Start of DATASET ROWS

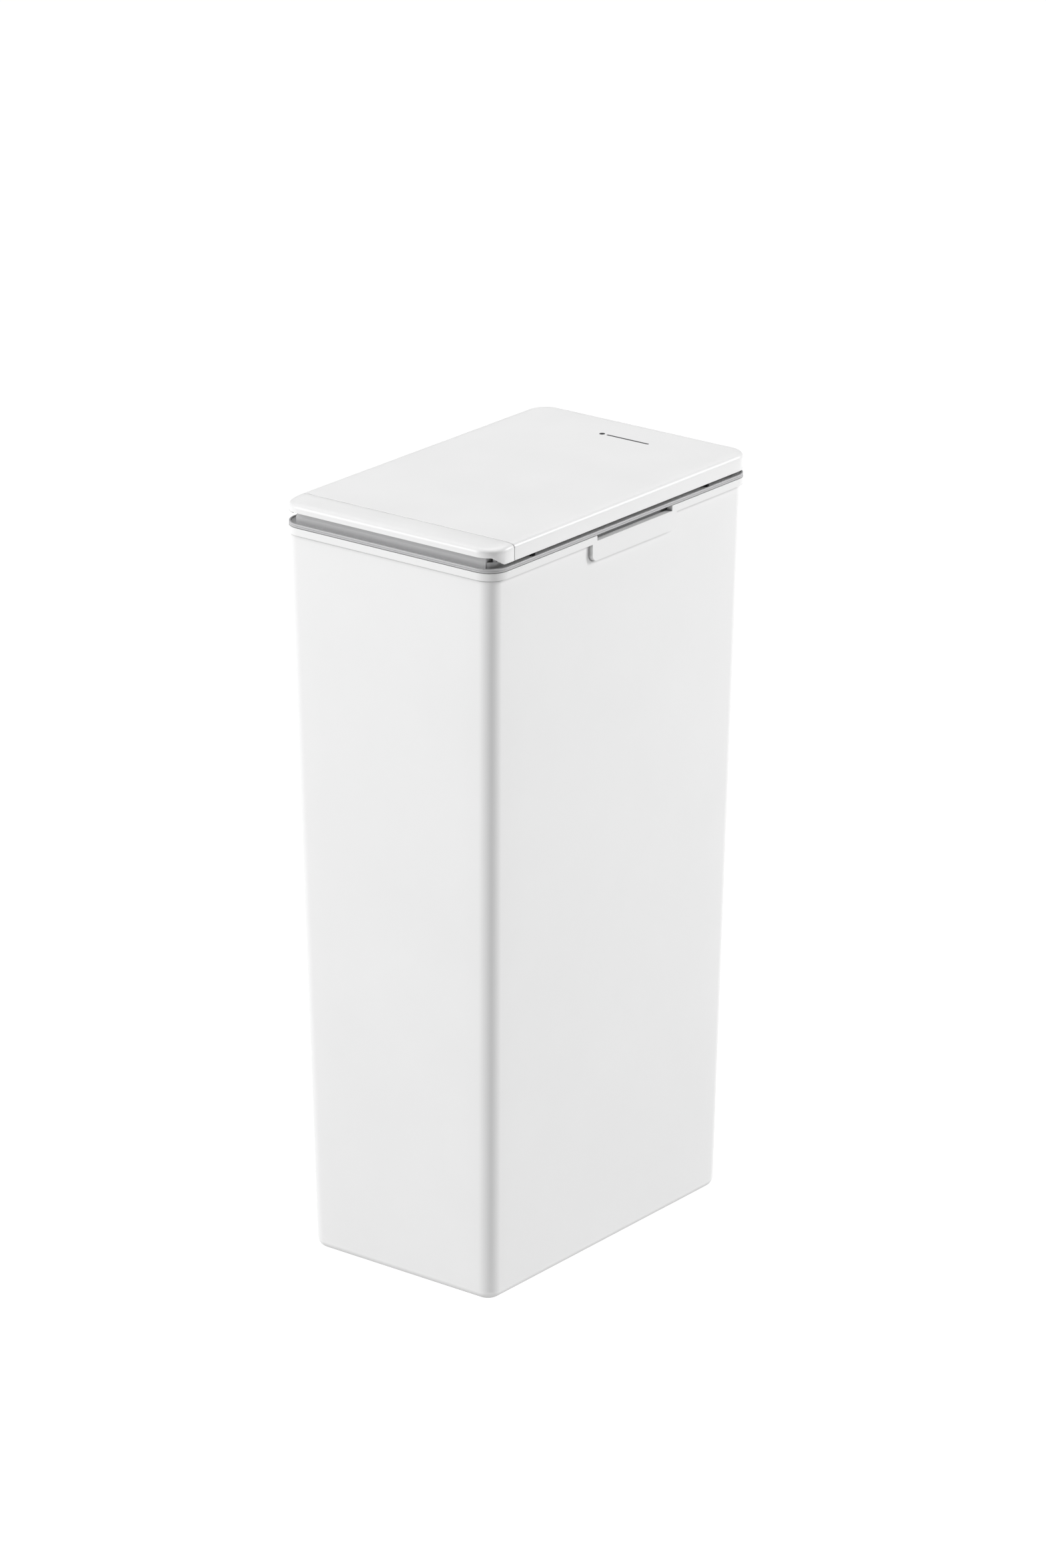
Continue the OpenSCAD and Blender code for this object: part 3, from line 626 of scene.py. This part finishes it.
def makePressBar():
    piece = blank("pressBar", back=wasteBin["barBack"])
    # The top falls a little towards the front
    run = rimHalfD - lid["crownWidth"] + wasteBin["barBack"]
    foot = wasteBin["crease"] - lid["shoulderDrop"]
    centreX, centreY = rimHalfW - rimRadius, rimHalfD - rimRadius
    for vertex in piece.data.vertices:
        x, y, z = vertex.co / mm
        if z < foot - 0.01:
            continue
        share = min(1.0, (wasteBin["barBack"] - y) / run)
        outX, outY = max(0.0, abs(x) - centreX), max(0.0, -y - centreY)
        inset = rimRadius - (outX * outX + outY * outY) ** 0.5
        forward = min(1.0, max(0.0, (bar["noseFrom"] - y) / (bar["noseFrom"] - bar["noseTo"])))
        nose = rounding(max(0.0, inset), bar["noseWidth"], bar["noseDrop"]) * forward
        vertex.co.z -= (max(0.0, z - wasteBin["crease"]) * share * bar["fall"] / lid["crownRise"] + nose) * mm
    combine(piece, cavity("hollow", back=wasteBin["barBack"] - lid["webThick"]), "DIFFERENCE")
    w = rimHalfW - lid["wall"]
    low = wasteBin["lidBottom"] + bar["raise"]
    combine(piece, toObject(boxMesh((-w, wasteBin["barBack"] - 3, wasteBin["lidBottom"] - 1),
                                    (w, wasteBin["barBack"] + 1, low)), "pass"), "DIFFERENCE")
    y = -rimHalfD
    slope = [(y - 1, wasteBin["lidBottom"] - 1),
             (y + bar["raiseDepth"] + bar["slope"] + 0.01, wasteBin["lidBottom"] - 1),
             (y + bar["raiseDepth"] + bar["slope"], wasteBin["lidBottom"]), (y + bar["raiseDepth"], low),
             (y - 1, low)]
    combine(piece, toObject(prismMesh(slope, -wasteBin["width"], wasteBin["width"]), "raised"), "DIFFERENCE")
    for name in ("bar_pin_left", "bar_pin_right"):
        pinLow, pinHigh = [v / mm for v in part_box(name)]
        y, z = (pinLow.y + pinHigh.y) / 2, (pinLow.z + pinHigh.z) / 2
        side = 1 if pinLow.x > 0 else -1
        outer = pinHigh.x if side > 0 else pinLow.x
        x0, x1 = sorted((outer, outer - side * bar["earWidth"]))
        ear = toObject(rodMesh(bar["earRadius"], x0, x1, y, z), "ear")
        combine(ear, toObject(boxMesh((x0, y - bar["earRadius"], z),
                                      (x1, y + bar["earRadius"], wasteBin["cavityTop"] + 0.5)), "web"),
                                      "UNION")
        combine(ear, toObject(rodMesh(1.55, x0 - 1, x1 + 1, y, z), "hole"), "DIFFERENCE")
        combine(piece, ear, "UNION")
    softenEdges(piece, bar["edge"])
    smooth(piece, 32)
    return finished(piece, "bar", "white_plastic", lidPolypropylene, "press_bar")


mark = {"length": 46.0, "dot": 4.4, "line": 1.8, "gap": 2.2, "thick": 0.06, "x": 7.0, "y": 120.0,
        "lift": 0.01}


def makeMark():
    # Printed on the lid near the hinge: a dot and a line
    m = mark
    z = wasteBin["crease"] + lid["crownRise"] + m["lift"]
    x0 = m["x"] - m["length"] / 2

    def capsule(left, right, radius):
        arc = [radians(90 + 180 * i / 24) for i in range(25)]
        outline = [(left + radius + radius * cos(a), m["y"] + radius * sin(a)) for a in arc]
        outline += [(right - radius - radius * cos(a), m["y"] - radius * sin(a)) for a in arc]
        return outline

    bm = bmesh.new()
    for outline in (capsule(x0, x0 + m["dot"], m["dot"] / 2),
                    capsule(x0 + m["dot"] + m["gap"], x0 + m["length"], m["line"] / 2)):
        low = [bm.verts.new((x, y, z)) for x, y in outline[:-1]]
        high = [bm.verts.new((x, y, z + m["thick"])) for x, y in outline[:-1]]
        for i in range(len(low)):
            j = (i + 1) % len(low)
            bm.faces.new((low[i], low[j], high[j], high[i]))
        bm.faces.new(list(reversed(low)))
        bm.faces.new(high)
    bmesh.ops.remove_doubles(bm, verts=bm.verts, dist=1e-3)
    piece = toObject(bm, "lidMark")
    return finished(piece, "lid", "black_acetal", markInk)


makeLidShell()
makePressBar()
makeMark()
print("lid and press bar made")


# Springs and screws, grown at points by Geometry Nodes

def nodeTree(name, inputs):
    tree = bpy.data.node_groups.new(name, "GeometryNodeTree")
    tree.interface.new_socket("Geometry", in_out="OUTPUT", socket_type="NodeSocketGeometry")
    tree.interface.new_socket("Geometry", in_out="INPUT", socket_type="NodeSocketGeometry")
    for label, kind in inputs:
        tree.interface.new_socket(label, in_out="INPUT", socket_type="NodeSocket" + kind)
    return tree, add(tree, "NodeGroupInput").outputs


def placeOnPoints(tree, given, shape):
    # The shape at every point, turned as asked, then a little about its own axis by a fixed seed
    points = add(tree, "GeometryNodeMeshToPoints", None, {"Mesh": given["Geometry"]})
    placed = add(tree, "GeometryNodeInstanceOnPoints", None,
                 {"Points": points.outputs["Points"], "Instance": shape, "Rotation": given["Rotation"]})
    spin = add(tree, "FunctionNodeRandomValue", {"data_type": "FLOAT"}, {"Seed": given["Seed"]})
    spin.inputs[3].default_value = 2 * pi
    about = add(tree, "ShaderNodeCombineXYZ", None, {"Z": spin.outputs[1]})
    turned = add(tree, "GeometryNodeRotateInstances", None,
                 {"Instances": placed.outputs["Instances"], "Rotation": about.outputs["Vector"]})
    soft = add(tree, "GeometryNodeRealizeInstances", None, {"Geometry": turned.outputs["Instances"]})
    coated = add(tree, "GeometryNodeSetMaterial", None,
                 {"Geometry": soft.outputs["Geometry"], "Material": given["Material"]})
    add(tree, "NodeGroupOutput", None, {"Geometry": coated.outputs["Geometry"]})


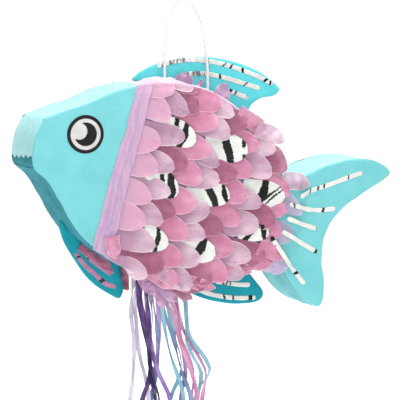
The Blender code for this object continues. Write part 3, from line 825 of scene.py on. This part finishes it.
def make_nose_lap(curves):
    """The top sheet of tissue, which laps over the nose and ends in a torn edge above the jaw."""
    nose, back = curves["nose_strip"][::-1], curves["back_strip"]
    corner = smooth([back[4], nose[0] + (0.6, -0.9), nose[3]], 1.0, back[5], nose[4])
    line = along(np.concatenate([corner, nose[4:][nose[4:, 1] > UNDER_LAP[0]]]), 40)
    rows, across = len(line), 41
    ys = STRIP_HALF * np.linspace(-1, 1, across)
    torn = -164.5 - 0.07 * ys + 1.6 * ripple(ys[:, None], 11, 90) + 0.7 * crease(ys[:, None], 5, 91)
    gone = travelled(line)
    out = left_of(line[::-1])[::-1]
    columns = []
    for y, low in zip(ys, torn):
        end = np.interp(-low, -line[:, 1], gone)
        places = np.linspace(0, end, rows)
        spots = np.stack([places, np.full(rows, y)], axis=-1)
        lifted = 1.25 + 0.35 * crease(spots, 9, 92) * ease(places, 2, 9) + 0.7 * ease(places, end - 5, end)
        lifted *= (0.3 + 0.7 * ease(places, 0, 2.5)) * max(0.25, 1 - abs(y / STRIP_HALF) ** 8)
        spot = placed(line, gone, places) + placed(out, gone, places) * lifted[:, None]
        columns.append(at_depth(spot, y))
    # The lap's teal is painted lighter as painted light from above.
    make("nose_tissue_lap", np.stack(columns, axis=1), grid_faces(rows, across), ["lit_teal"],
         sheet=TISSUE_THICK)


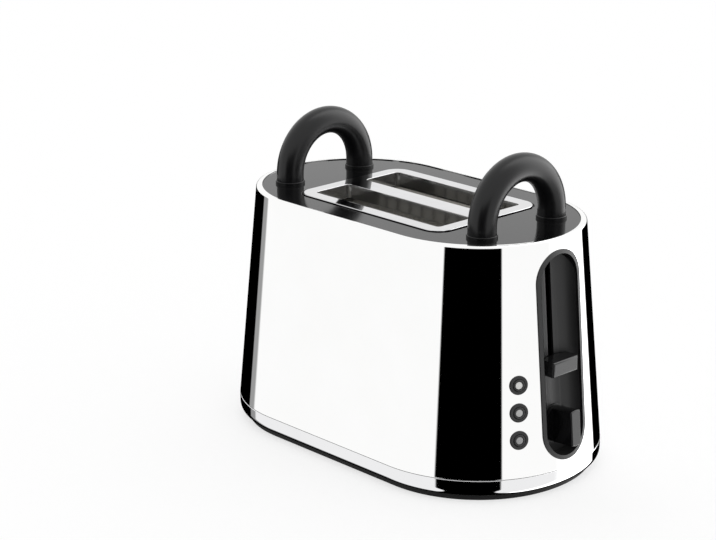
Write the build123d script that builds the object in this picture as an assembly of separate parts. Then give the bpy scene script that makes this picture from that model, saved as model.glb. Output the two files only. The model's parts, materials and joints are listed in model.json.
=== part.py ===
from build123d import *
import os
from math import atan2, copysign, cos, radians, sin, sqrt, tan

# Two-slot toaster: a mirror-polished steel body with a slight draft, drawn in at the foot by a
# rolled ring, a black lid with a bright slot frame, two black arch handles, and an end recess
# that holds the lever and the browning knob beside a column of three push buttons.
# Frame: millimetres, +Z up from the table, origin under the middle of the body,
# +X along the body towards the lever end, -Y the long side with the buttons nearest to it.
# The lever is latched down, as when toast is being made.

# Body plan, at the seam between the shell and the foot ring
BODY_LENGTH = 317.0
BODY_WIDTH = 190.0
CORNER_OFFSET = 3.5
END_EXTRA = 13.5
BODY_TOP = 190.0
SEAM_Z = 18.0
SEAM_GAP = 0.6
DRAFT_ANGLE = 5.125

# Steel shell
SHELL_WALL = 1.2
SHELL_TOP_ROLL = 2.2
LIP_FLAT = 0.2

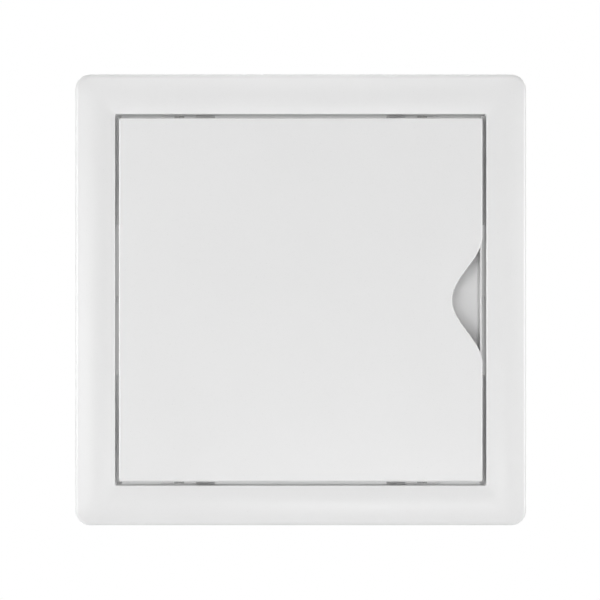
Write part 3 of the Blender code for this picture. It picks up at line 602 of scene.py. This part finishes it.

End of DATASET ROWS

● **WHAT THE EXERCISE ASKS**
Extract every line from the one containing "Write the build123d" to the end of the entries, including both of those lines, exactly as given and with nothing added.

● **EXERCISE OUTPUT**
Write the build123d script that builds the object in this picture as an assembly of separate parts. Then give the bpy scene script that makes this picture from that model, saved as model.glb. Output the two files only. The model's parts, materials and joints are listed in model.json.
=== part.py ===
from build123d import *
import os
from math import atan2, copysign, cos, radians, sin, sqrt, tan

# Two-slot toaster: a mirror-polished steel body with a slight draft, drawn in at the foot by a
# rolled ring, a black lid with a bright slot frame, two black arch handles, and an end recess
# that holds the lever and the browning knob beside a column of three push buttons.
# Frame: millimetres, +Z up from the table, origin under the middle of the body,
# +X along the body towards the lever end, -Y the long side with the buttons nearest to it.
# The lever is latched down, as when toast is being made.

# Body plan, at the seam between the shell and the foot ring
BODY_LENGTH = 317.0
BODY_WIDTH = 190.0
CORNER_OFFSET = 3.5
END_EXTRA = 13.5
BODY_TOP = 190.0
SEAM_Z = 18.0
SEAM_GAP = 0.6
DRAFT_ANGLE = 5.125

# Steel shell
SHELL_WALL = 1.2
SHELL_TOP_ROLL = 2.2
LIP_FLAT = 0.2

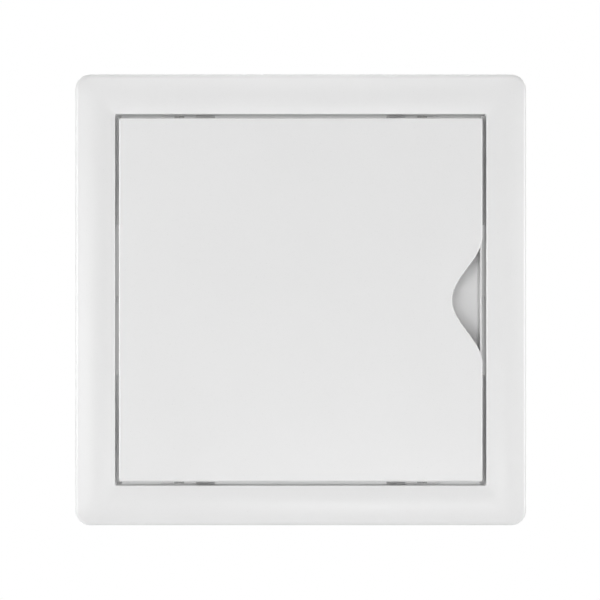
Write part 3 of the Blender code for this picture. It picks up at line 602 of scene.py. This part finishes it.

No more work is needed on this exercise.